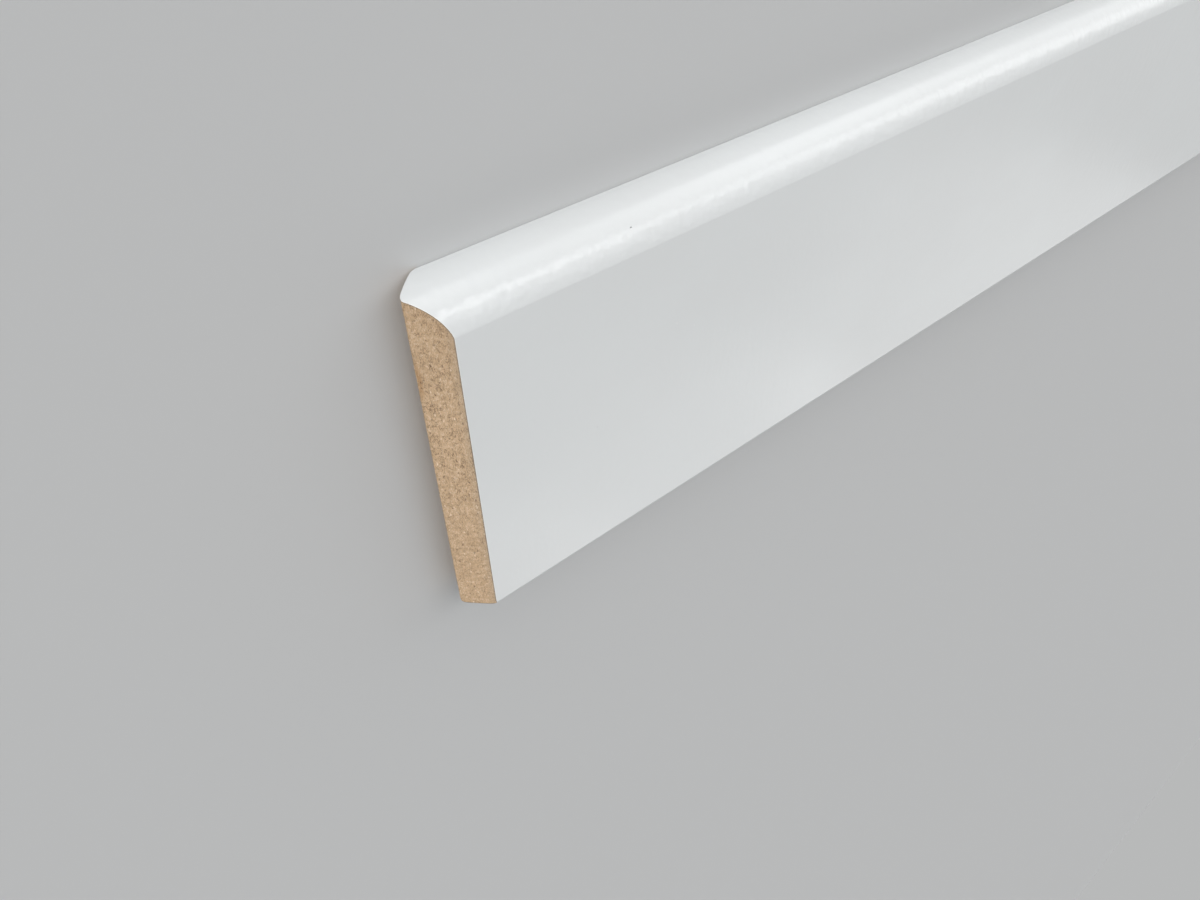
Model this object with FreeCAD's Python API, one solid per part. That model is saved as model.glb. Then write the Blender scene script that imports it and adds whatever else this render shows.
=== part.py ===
"""Length of bullnose skirting board, lying on its back with its face up.

X runs along the board, -Y is towards its moulded top edge, +Y is towards its foot
and +Z is out of its face. The origin is under the middle of the board.
"""
import FreeCAD, Part
import math
import os

# Driving dimensions of the stock, in millimetres
STOCK_LENGTH = 2400.0
BOARD_HEIGHT = 94.0
THICKNESS = 14.5

# Moulded top edge: a round nose on the face side, then a narrow flat land to the back
TOP_LAND = 2.15
NOSE_OVERCUT = 0.35

# Arrises eased before the coat goes on
TOP_BACK_ARRIS = 1.0
FOOT_FRONT_ARRIS = 0.9
FOOT_BACK_ARRIS = 0.7

# Near end: a mitre from the face and a mitre from the back meet in an upright point
POINT_DEPTH = 6.7
FACE_MITRE_DEGREES = 45.0
BACK_MITRE_DEGREES = 45.0

# How far a cutting tool runs past the board's edges
TOOL_OVERRUN = 5.0


def place(along, depth, height):
    """Turn a station, a depth behind the face and a height over the foot into a point."""
    return FreeCAD.Vector(along, BOARD_HEIGHT / 2 - height, THICKNESS - depth)


def section_wire(along):
    """Closed outline of the board's section at one station."""
    nose_radius = THICKNESS - TOP_LAND + NOSE_OVERCUT
    nose_centre_depth = THICKNESS - TOP_LAND
    nose_centre_height = BOARD_HEIGHT - nose_radius
    crease_rise = math.sqrt(nose_radius ** 2 - nose_centre_depth ** 2)
    crease_height = nose_centre_height + crease_rise
    nose_start_angle = math.atan2(crease_rise, -nose_centre_depth)
    nose_middle_angle = (nose_start_angle + math.pi / 2) / 2

    def at(depth, height):
        return place(along, depth, height)

    def on_circle(depth, height, radius, angle):
        return at(depth + radius * math.cos(angle), height + radius * math.sin(angle))

    def arris(depth, height, radius, middle_angle):
        """Three points of a quarter round about a centre, in outline order."""
        spread = math.pi / 4
        return [
            on_circle(depth, height, radius, middle_angle + step * spread)
            for step in (1, 0, -1)
        ]

    crease = at(0, crease_height)
    nose_middle = on_circle(nose_centre_depth, nose_centre_height, nose_radius, nose_middle_angle)
    nose_end = at(nose_centre_depth, BOARD_HEIGHT)
    top_back = arris(
        THICKNESS - TOP_BACK_ARRIS, BOARD_HEIGHT - TOP_BACK_ARRIS, TOP_BACK_ARRIS, math.radians(45)
    )
    foot_back = arris(
        THICKNESS - FOOT_BACK_ARRIS, FOOT_BACK_ARRIS, FOOT_BACK_ARRIS, math.radians(-45)
    )
    foot_front = arris(FOOT_FRONT_ARRIS, FOOT_FRONT_ARRIS, FOOT_FRONT_ARRIS, math.radians(-135))

    edges = [
        Part.Arc(crease, nose_middle, nose_end).toShape(),
        Part.makeLine(nose_end, top_back[0]),
        Part.Arc(*top_back).toShape(),
        Part.makeLine(top_back[2], foot_back[0]),
        Part.Arc(*foot_back).toShape(),
        Part.makeLine(foot_back[2], foot_front[0]),
        Part.Arc(*foot_front).toShape(),
        Part.makeLine(foot_front[2], crease),
    ]
    return Part.Wire(edges)


def mitre_tool(point_along, side_depth, degrees):
    """Wedge that takes off what lies past the cut from the point to one face."""
    towards_side = math.copysign(1.0, side_depth - POINT_DEPTH)
    outer_depth = side_depth + towards_side * TOOL_OVERRUN
    setback = abs(outer_depth - POINT_DEPTH) * math.tan(math.radians(degrees))
    foot = -TOOL_OVERRUN
    corners = [
        place(point_along, POINT_DEPTH, foot),
        place(point_along - setback, outer_depth, foot),
        place(point_along + TOOL_OVERRUN, outer_depth, foot),
        place(point_along + TOOL_OVERRUN, POINT_DEPTH, foot),
    ]
    wedge_face = Part.Face(Part.makePolygon(corners + corners[:1]))
    run = BOARD_HEIGHT + 2 * TOOL_OVERRUN
    return wedge_face.extrude(FreeCAD.Vector(0, -run, 0))


def skirting_board():
    """The whole board: the section run along the stock, then both mitres cut."""
    square_end = -STOCK_LENGTH / 2
    point = STOCK_LENGTH / 2
    stock = Part.Face(section_wire(square_end)).extrude(FreeCAD.Vector(STOCK_LENGTH, 0, 0))
    face_mitre = mitre_tool(point, 0.0, FACE_MITRE_DEGREES)
    back_mitre = mitre_tool(point, THICKNESS, BACK_MITRE_DEGREES)
    return stock.cut(face_mitre.fuse(back_mitre)).removeSplitter()


def write_part(name, shape):
    """Check one piece and write its STEP file."""
    solid = shape.Solids[0]
    if len(shape.Solids) != 1 or not solid.isValid():
        raise ValueError(name + " isn't one valid solid")
    solid.exportStep(os.path.join("parts", name + ".step"))
    box = solid.BoundBox
    print(name, "volume", round(solid.Volume), "mm3", "faces", len(solid.Faces))
    print("box", [round(v, 3) for v in (box.XMin, box.YMin, box.ZMin, box.XMax, box.YMax, box.ZMax)])


os.makedirs("parts", exist_ok=True)
write_part("skirting_board", skirting_board())
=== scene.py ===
"""Length of bullnose skirting board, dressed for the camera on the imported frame.

The board lies on its back with its face up. X runs along it, -Y is towards its moulded
top edge, +Y is towards its foot and +Z is out of its face. A depth is measured in from
the face and a height is measured up from the foot. Shapes are in metres, and the sizes
that a finish holds are in millimetres.
"""

import logging
import math
from collections.abc import Callable, Iterable
from dataclasses import dataclass, field
from enum import Enum
from typing import ClassVar, Self

import bpy
from mathutils import Matrix, Vector


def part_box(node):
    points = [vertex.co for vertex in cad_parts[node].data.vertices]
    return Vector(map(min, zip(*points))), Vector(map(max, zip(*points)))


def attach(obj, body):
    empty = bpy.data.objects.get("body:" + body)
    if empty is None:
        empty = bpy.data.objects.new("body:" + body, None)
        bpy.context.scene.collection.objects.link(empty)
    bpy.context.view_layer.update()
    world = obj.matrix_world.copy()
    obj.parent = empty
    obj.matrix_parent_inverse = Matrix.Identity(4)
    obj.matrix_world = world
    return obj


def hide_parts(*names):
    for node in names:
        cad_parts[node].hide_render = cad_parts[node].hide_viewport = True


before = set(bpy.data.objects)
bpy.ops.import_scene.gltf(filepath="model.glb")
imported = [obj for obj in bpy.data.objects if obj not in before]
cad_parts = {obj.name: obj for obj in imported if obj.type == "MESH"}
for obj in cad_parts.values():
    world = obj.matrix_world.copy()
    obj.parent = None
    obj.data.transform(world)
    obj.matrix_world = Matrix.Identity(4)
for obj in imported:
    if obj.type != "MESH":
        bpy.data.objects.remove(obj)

MILLIMETRE = 0.001
MIDDLE = 0.5
BOARD_NODE = "skirting_board"
BODY = "root"

LOG = logging.getLogger("skirting")

Socket = bpy.types.NodeSocket
Triple = tuple[float, float, float]
Colour = tuple[float, float, float]
Span = tuple[float, float]
Value = Socket | float | int | bool | str | Triple | bpy.types.ID

WHITE: Colour = (1.0, 1.0, 1.0)


class Zone(Enum):
    """Parts of the board's surface, each with a finish of its own."""

    COAT = "Coat"
    CUT = "Cut"
    BACK = "Back"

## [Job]
Copy verbatim the line that contains "box = solid.BoundBox", the line that contains "the imported frame.", and all lines between them.

## [Answer]
    box = solid.BoundBox
    print(name, "volume", round(solid.Volume), "mm3", "faces", len(solid.Faces))
    print("box", [round(v, 3) for v in (box.XMin, box.YMin, box.ZMin, box.XMax, box.YMax, box.ZMax)])


os.makedirs("parts", exist_ok=True)
write_part("skirting_board", skirting_board())
=== scene.py ===
"""Length of bullnose skirting board, dressed for the camera on the imported frame.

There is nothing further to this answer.